* **Task statement**:
Everything from the first line of the records to the line containing "wasm.setup();", inclusive, is to be extracted exactly, and nothing more.

* **Provided entries**:
-- Begin --

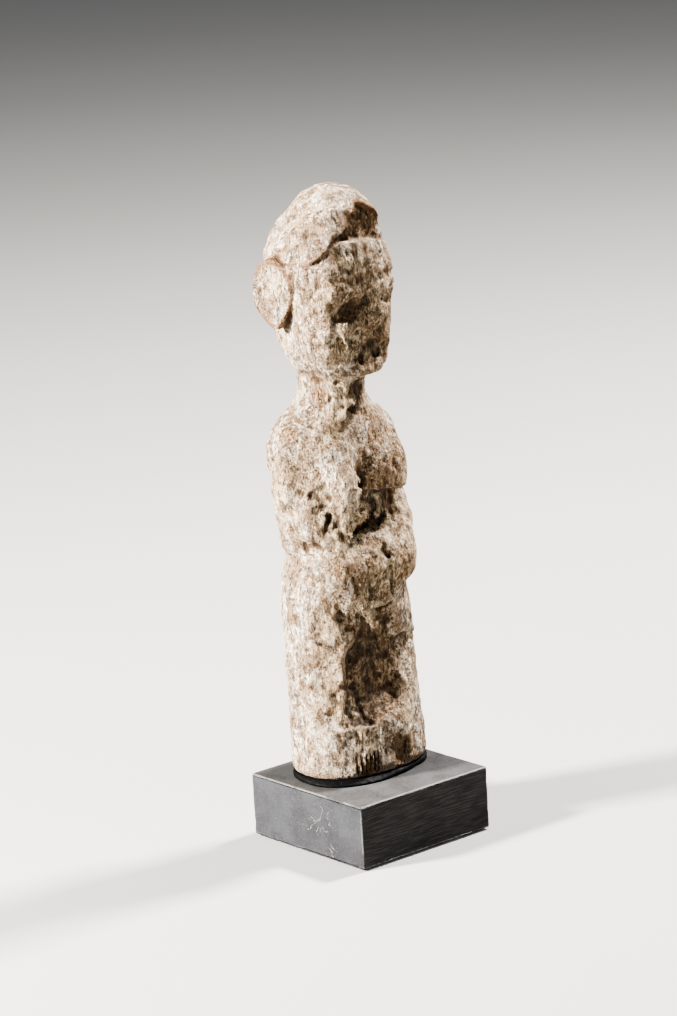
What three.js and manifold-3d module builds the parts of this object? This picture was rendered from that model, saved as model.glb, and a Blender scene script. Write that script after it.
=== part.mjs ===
// A carved wooden female figure on a painted display block.
//
// Millimetres, +Z up. The origin is the centre of the underside of the base felt. The figure faces
// -Y, so its right ear, arm and leg are on the -X side.
//
// The figure is one piece of wood. It stands on a steel pin that runs from a blind bore in the
// block, through a pad of mastic, into a blind bore in the foot, and the mastic holds it there.

import * as THREE from "three";
import { mergeVertices } from "three/addons/utils/BufferGeometryUtils.js";
import Module from "manifold-3d";

// ---------------------------------------------------------------- driving dimensions

const BLOCK_SIDE = 60;
const BLOCK_HEIGHT = 22.9;
const BLOCK_CHAMFER = 0.6;

const FELT_THICKNESS = 0.8;
const FELT_INSET = 1.5;
const FELT_CORNER = 2;

const MASTIC_THICKNESS = 1.7;
const MASTIC_WIDTH = 53;
const MASTIC_DEPTH = 38.6;

const PIN_DIAMETER = 4;
const PIN_CLEARANCE = 0.3;
const PIN_IN_BLOCK = 12;
const PIN_IN_FIGURE = 20;

const FIGURE_HEIGHT = 210.6;
const FOOT_WIDTH = 51.2;
const FOOT_DEPTH = 37;
const HEAD_WIDTH = 40.8;
const HEAD_DEPTH = 40;
const NECK_DIAMETER = 24.4;

// The foot's middle stands a little right of and behind the block's middle.
const FIGURE_X = 1.7;
const FIGURE_Y = 6.6;

const SECTION_POWER = 2.3;
const SECTION_SIDES = 30;

const BLOCK_TOP = FELT_THICKNESS + BLOCK_HEIGHT;
const FOOT_LEVEL = BLOCK_TOP + MASTIC_THICKNESS;
const BORE_DIAMETER = PIN_DIAMETER + 2 * PIN_CLEARANCE;

// ---------------------------------------------------------------- joining and cutting

const wasm = await Module();
wasm.setup();

// A closed geometry as a solid that can be joined and cut.
function solid(geometry) {
  const bare = geometry.clone();
  bare.deleteAttribute("normal");
  bare.deleteAttribute("uv");
  const merged = mergeVertices(bare, 1e-4);
  return new wasm.Manifold(
    new wasm.Mesh({
      numProp: 3,
      vertProperties: merged.attributes.position.array,
      triVerts: new Uint32Array(merged.index.array),
    }),
  );
}

// A solid back as a geometry.
function geometryOf(made) {
  const mesh = made.getMesh();
  const geometry = new THREE.BufferGeometry();
  geometry.setAttribute("position", new THREE.BufferAttribute(mesh.vertProperties, 3));
  geometry.setIndex(new THREE.BufferAttribute(mesh.triVerts, 1));
  geometry.computeVertexNormals();
  return geometry;
}

function joined(solids) {
  return solids.reduce((sum, next) => sum.add(next));
}

// ---------------------------------------------------------------- shapes

// A point of a rounded-square section of half width w and half depth d, at an angle.
function sectionPoint(angle, w, d, power) {
  const c = Math.cos(angle);
  const s = Math.sin(angle);
  const reach = (Math.abs(c) ** power + Math.abs(s) ** power) ** (-1 / power);
  return [w * reach * c, d * reach * s];
}

// A smooth column through stations [height, middle x, middle y, width, depth].
function column(stations, power = SECTION_POWER) {
  const middle = stations.map(([z, x, y]) => new THREE.Vector3(x, y, z));
  const size = stations.map(([z, , , width, depth]) => new THREE.Vector3(width / 2, depth / 2, z));
  const middleCurve = new THREE.CatmullRomCurve3(middle);
  const sizeCurve = new THREE.CatmullRomCurve3(size);
  const geometry = new THREE.CylinderGeometry(1, 1, 1, SECTION_SIDES, stations.length - 1);
  geometry.rotateX(Math.PI / 2);
  const at = geometry.attributes.position;
  for (let i = 0; i < at.count; i++) {
    const along = THREE.MathUtils.clamp(at.getZ(i) + 0.5, 0, 1);
    const centre = middleCurve.getPoint(along);
    const half = sizeCurve.getPoint(along);
    const out = Math.hypot(at.getX(i), at.getY(i));
    const angle = Math.atan2(at.getY(i), at.getX(i));
    const [x, y] = sectionPoint(angle, half.x, half.y, power);
    at.setXYZ(i, centre.x + out * x, centre.y + out * y, centre.z);
  }
  return geometry;
}

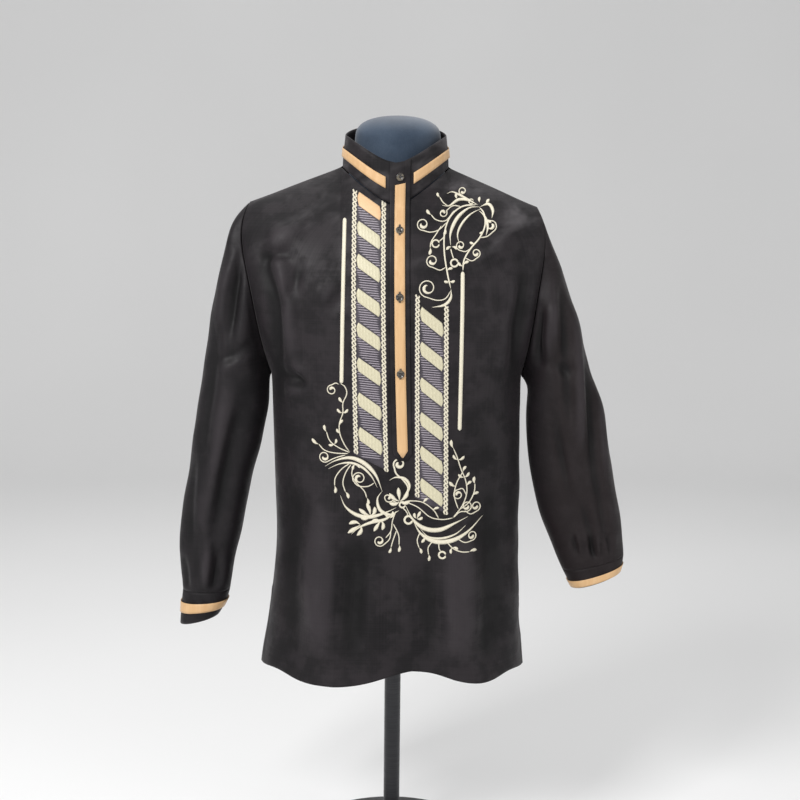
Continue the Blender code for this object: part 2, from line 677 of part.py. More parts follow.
def add_buttons(over_ribbon):
    """Turned buttons down the placket, and one on the collar's tab above the ribbon."""
    places = []
    for height in BUTTON_HEIGHTS:
        for low, high in zip(over_ribbon, over_ribbon[1:]):
            start, end = (low[0] + low[1]) / 2, (high[0] + high[1]) / 2
            if start.z <= height < end.z:
                normal = (low[1] - low[0]).cross(high[0] - low[0]).normalized()
                places.append((start.lerp(end, (height - start.z) / (end.z - start.z)), normal))
    tab_x = (line_x("ribbon_left", DRIFT_TOP_Z) + line_x("ribbon_right", DRIFT_TOP_Z)) / 2
    low, high = (loop_point(neck_angle(tab_x, level, -1), level) for level in (0.5, 0.8))
    normal = Vector((1.0, 0.0, 0.0)).cross(high - low).normalized()
    on_tab = loop_point(neck_angle(tab_x, COLLAR_BUTTON_LEVEL, -1), COLLAR_BUTTON_LEVEL)
    places.append((on_tab + normal * (LAID_ON + RIBBON + LAID_ON), normal))
    rim, dish = 0.86 * BUTTON_RADIUS, 0.0006
    profile = (
        (0.0, BUTTON_THICK - dish), (0.66 * BUTTON_RADIUS, BUTTON_THICK - dish),
        (rim, BUTTON_THICK), (BUTTON_RADIUS, BUTTON_THICK - dish),
        (BUTTON_RADIUS, dish), (rim, 0.0), (0.0, 0.0),
    )
    places.sort(key=lambda place: -place[0].z)
    for number, (point, normal) in enumerate(places, start=1):
        tilt = normal.to_track_quat("Z", "Y").to_euler()
        add_turned(f"button_{number}", profile, point, tilt, button_resin(), steps=24)


# ---------------------------------------------------------------- the dress form

def add_form():
    """The torso and neck are one loft of rounded sections, closed at both ends."""
    bm = bmesh.new()
    loops = []
    for z, half_width, front, back, roundness in FORM:
        ring = bmesh.ops.create_circle(bm, cap_ends=False, segments=FORM_STEPS, radius=1.0)["verts"]
        for vertex in ring:
            across, deep = vertex.co.x, vertex.co.y
            wide = math.copysign(abs(across) ** (2 / roundness), across)
            far = math.copysign(abs(deep) ** (2 / roundness), deep)
            tilted = ease((z - NECK_TILT_FROM) / (FORM[-1][0] - NECK_TILT_FROM))
            height = z + math.tan(NECK_CAP_TILT) * far * back * tilted
            vertex.co = Vector((wide * half_width, far * (back if far > 0 else front), height))
        loops.append([edge for edge in bm.edges if edge.verts[0] in ring and edge.verts[1] in ring])
    for lower, upper in zip(loops, loops[1:]):
        bmesh.ops.bridge_loops(bm, edges=lower + upper)
    bmesh.ops.holes_fill(bm, edges=loops[0] + loops[-1], sides=0)
    bmesh.ops.recalc_face_normals(bm, faces=bm.faces)
    mesh = bpy.data.meshes.new("form_torso")
    bm.to_mesh(mesh)
    bm.free()
    mesh.shade_smooth()
    add_object("form_torso", mesh, form_jersey())


def add_stand():
    _, half_width, front, back, _ = FORM[-1]
    depth = (front + back) / 2
    profile = [(math.sin(math.radians(angle)), NECK_CAP_RIM + NECK_CAP_DOME * math.cos(math.radians(angle)))
               for angle in range(0, 91, NECK_CAP_STEP)]
    profile += [(NECK_CAP_FOOT, 0.0), (0.0, 0.0)]
    middle_y = (back - front) / 2
    cap_z = FORM[-1][0] + math.tan(NECK_CAP_TILT) * middle_y + NECK_CAP_GAP
    tilt = (NECK_CAP_TILT, 0.0, 0.0)
    cap = add_turned("form_neck_cap", profile, (0.0, middle_y, cap_z), tilt, form_jersey())
    cap.scale = (half_width, depth, 1.0)
    pole_bottom, pole_top = BASE_THICK + POLE_GAP, FORM[0][0] - POLE_GAP
    bpy.ops.mesh.primitive_cylinder_add(
        vertices=32, radius=POLE_RADIUS, depth=pole_top - pole_bottom,
        location=(0.0, 0.0, (pole_top + pole_bottom) / 2))
    pole = bpy.context.object
    pole.name = "pole"
    pole.data.materials.append(stand_metal())
    for collection in list(pole.users_collection):
        collection.objects.unlink(pole)
    PART.objects.link(pole)
    profile = (
        (0.0, BASE_THICK), (BASE_RADIUS - BASE_RIM, BASE_THICK),
        (BASE_RADIUS - 0.3 * BASE_RIM, BASE_THICK - 0.3 * BASE_RIM),
        (BASE_RADIUS, BASE_THICK - BASE_RIM), (BASE_RADIUS, 0.0), (0.0, 0.0),
    )
    add_turned("base", profile, (0.0, 0.0, 0.0), (0.0, 0.0, 0.0), stand_metal(), steps=48)


for leftover in list(bpy.data.objects):
    bpy.data.objects.remove(leftover, do_unlink=True)
PART = bpy.data.collections.new("barong tagalog shirt")
bpy.context.scene.collection.children.link(PART)

front = panel_rows(-1)
back = panel_rows(1)
add_body(front, back)
add_sleeves(front, back)
add_collar()
add_buttons(add_laid_on(front))
add_form()
add_stand()
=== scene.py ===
"""Looks of the barong tagalog shirt: black organza shells, gold ribbons, braided bands and scroll embroidery.

Metres, +Z up, the front faces -Y. Left and right are those of someone who looks at the front.
"""

import math

import bmesh
import bpy
import numpy as np
from mathutils import Matrix, Vector
from mathutils.bvhtree import BVHTree


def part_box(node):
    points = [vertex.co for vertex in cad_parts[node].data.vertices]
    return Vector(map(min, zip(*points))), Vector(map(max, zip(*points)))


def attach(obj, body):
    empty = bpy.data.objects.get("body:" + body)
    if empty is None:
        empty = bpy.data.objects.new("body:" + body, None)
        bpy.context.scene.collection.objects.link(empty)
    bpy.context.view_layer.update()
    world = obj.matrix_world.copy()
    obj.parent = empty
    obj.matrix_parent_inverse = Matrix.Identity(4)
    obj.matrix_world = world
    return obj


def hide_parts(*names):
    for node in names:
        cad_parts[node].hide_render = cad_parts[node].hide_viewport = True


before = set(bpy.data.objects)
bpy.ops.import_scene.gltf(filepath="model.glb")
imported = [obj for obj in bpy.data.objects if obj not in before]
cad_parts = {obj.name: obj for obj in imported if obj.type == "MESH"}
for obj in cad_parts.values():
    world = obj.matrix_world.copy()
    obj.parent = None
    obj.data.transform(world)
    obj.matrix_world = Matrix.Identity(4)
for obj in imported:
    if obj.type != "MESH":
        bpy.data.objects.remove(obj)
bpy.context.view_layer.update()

# ---- walls
MERGE = 0.00001
MM = 0.001                       # creases and scrolls list their places in millimetres
CLOTH = 0.0008
DOUBLED = 0.0016
RIBBON = 0.0007
FLAT_TURN = math.radians(42)     # faces that meet flatter than this belong to the same side of a wall
QUAD_LIMIT = math.radians(70)
BLOCK = 2000                     # points measured at a time
HEM = 0.014                      # how deep the hem is turned up
HEM_BELOW = 0.40                 # edges of the front and back below this height are hems
HEM_RISE = 0.0007
HEM_SOFT = 0.0025
CREASE_DEPTH = 1.45              # all the creases are this much deeper and wider than listed
CREASE_WIDTH = 1.30
FOLD_SHADE = 0.0075              # a fold this deep is in full shade, and one this high in full light

# ---- levels of subdivision
PANEL_LEVELS = 3
TRIM_LEVELS = 2

# ---- axes that the maps of the weave are wound round: a place on each, and its direction
LEFT_ARM = ((-0.265, 0.0, 0.68), (-0.10, 0.0, 1.0))
RIGHT_ARM = ((0.265, 0.0, 0.72), (0.16, 0.0, 1.0))
UPRIGHT = ((0.0, 0.0, 0.0), (0.0, 0.0, 1.0))
ARM_RADIUS = 0.07
WRIST_RADIUS = 0.037
NECK_RADIUS = 0.08
TRIM_REACH = 0.006               # creases of a collar or cuff fade out this near its edges


# ---------------------------------------------------------------- small helpers

def link(mesh, name):
    piece = bpy.data.objects.new(name, mesh)
    bpy.context.scene.collection.objects.link(piece)
    return piece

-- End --

* **Worked answer**:
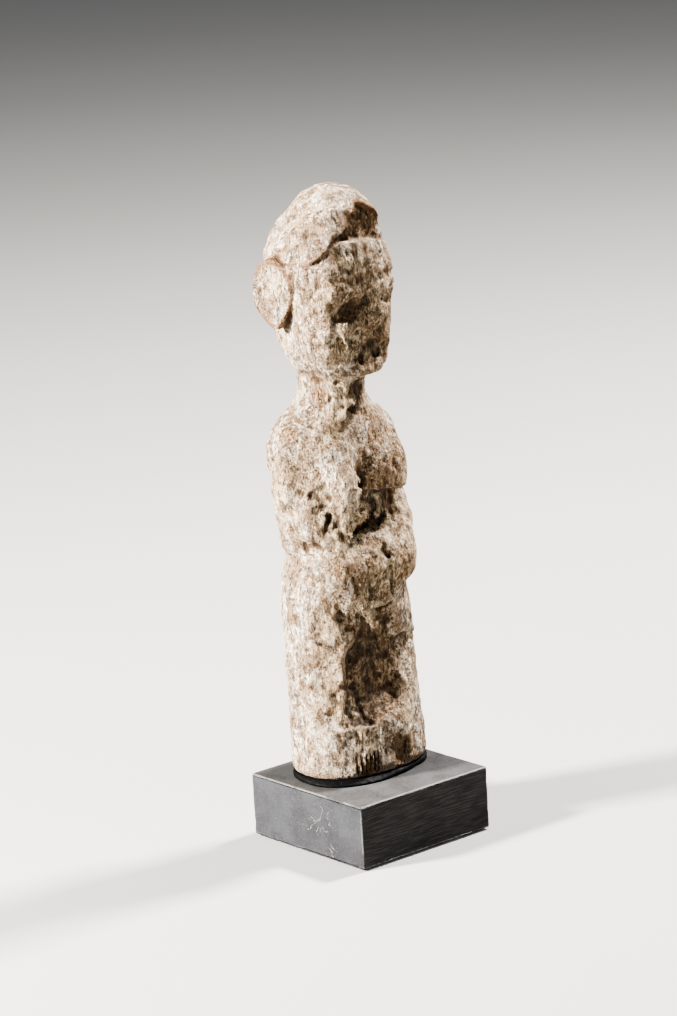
What three.js and manifold-3d module builds the parts of this object? This picture was rendered from that model, saved as model.glb, and a Blender scene script. Write that script after it.
=== part.mjs ===
// A carved wooden female figure on a painted display block.
//
// Millimetres, +Z up. The origin is the centre of the underside of the base felt. The figure faces
// -Y, so its right ear, arm and leg are on the -X side.
//
// The figure is one piece of wood. It stands on a steel pin that runs from a blind bore in the
// block, through a pad of mastic, into a blind bore in the foot, and the mastic holds it there.

import * as THREE from "three";
import { mergeVertices } from "three/addons/utils/BufferGeometryUtils.js";
import Module from "manifold-3d";

// ---------------------------------------------------------------- driving dimensions

const BLOCK_SIDE = 60;
const BLOCK_HEIGHT = 22.9;
const BLOCK_CHAMFER = 0.6;

const FELT_THICKNESS = 0.8;
const FELT_INSET = 1.5;
const FELT_CORNER = 2;

const MASTIC_THICKNESS = 1.7;
const MASTIC_WIDTH = 53;
const MASTIC_DEPTH = 38.6;

const PIN_DIAMETER = 4;
const PIN_CLEARANCE = 0.3;
const PIN_IN_BLOCK = 12;
const PIN_IN_FIGURE = 20;

const FIGURE_HEIGHT = 210.6;
const FOOT_WIDTH = 51.2;
const FOOT_DEPTH = 37;
const HEAD_WIDTH = 40.8;
const HEAD_DEPTH = 40;
const NECK_DIAMETER = 24.4;

// The foot's middle stands a little right of and behind the block's middle.
const FIGURE_X = 1.7;
const FIGURE_Y = 6.6;

const SECTION_POWER = 2.3;
const SECTION_SIDES = 30;

const BLOCK_TOP = FELT_THICKNESS + BLOCK_HEIGHT;
const FOOT_LEVEL = BLOCK_TOP + MASTIC_THICKNESS;
const BORE_DIAMETER = PIN_DIAMETER + 2 * PIN_CLEARANCE;

// ---------------------------------------------------------------- joining and cutting

const wasm = await Module();
wasm.setup();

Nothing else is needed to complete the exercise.